Atomic Structure Causing An Obvious Difference In Thermal Conductance At The Pd-H2o Interface: A Molecular Dynamics Simulation

Thermal transfer across solid-liquid interfaces is influenced by multiple factors such as surface wettability, interfacial water layer density, molecular structure, and mass density depletion length. However, the dominant factors in interfacial heat transport are yet to be investigated. In this work, we explore the contributions from these factors by employing the Pd-water model for water molecules forming ordered, partially ordered, and disordered structures on Pd (100), (110) and (111) surfaces, respectively. The results revealed that the ordered water layer on the (100) surface can introduce a "phonon bridge" at the solid-liquid interface to improve thermal transfer, while the partially ordered water layer on the (110) surface can further promote thermal transfer due to the enhanced interfacial friction. On the other hand, the decreased density depletion length also makes dominant contributions to the enhancement of interfacial thermal transfer. The results are explained by the interfacial friction coefficient, surface potential energy distribution and density depletion length.
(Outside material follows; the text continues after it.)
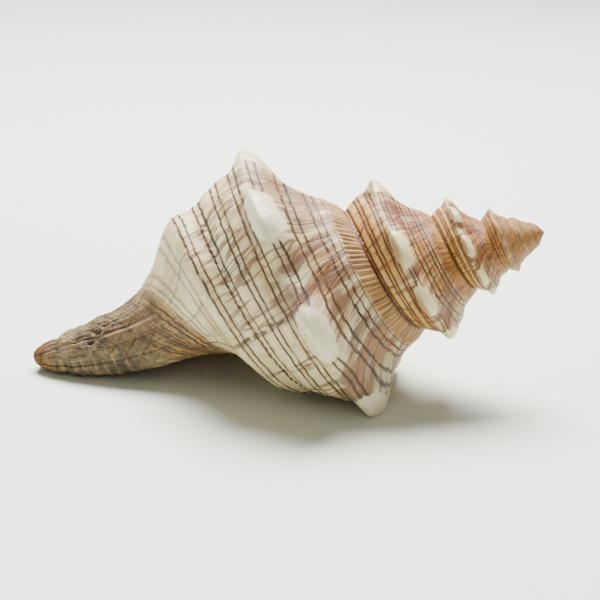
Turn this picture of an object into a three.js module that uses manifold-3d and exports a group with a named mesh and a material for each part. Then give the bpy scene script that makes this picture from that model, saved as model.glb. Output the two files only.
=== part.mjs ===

We also introduce an efficient technique by tuning the vacancy defects on the solid surface to tune the atomic structure as well as the thermal transfer. Our study reveals the complex relationship between the atomic structure of the crystal face, the water layer structure and the thermal boundary conductance, which will inspire more experimental and theoretical studies toward the improvement of interfacial thermal transport by tuning the structure of the water layer.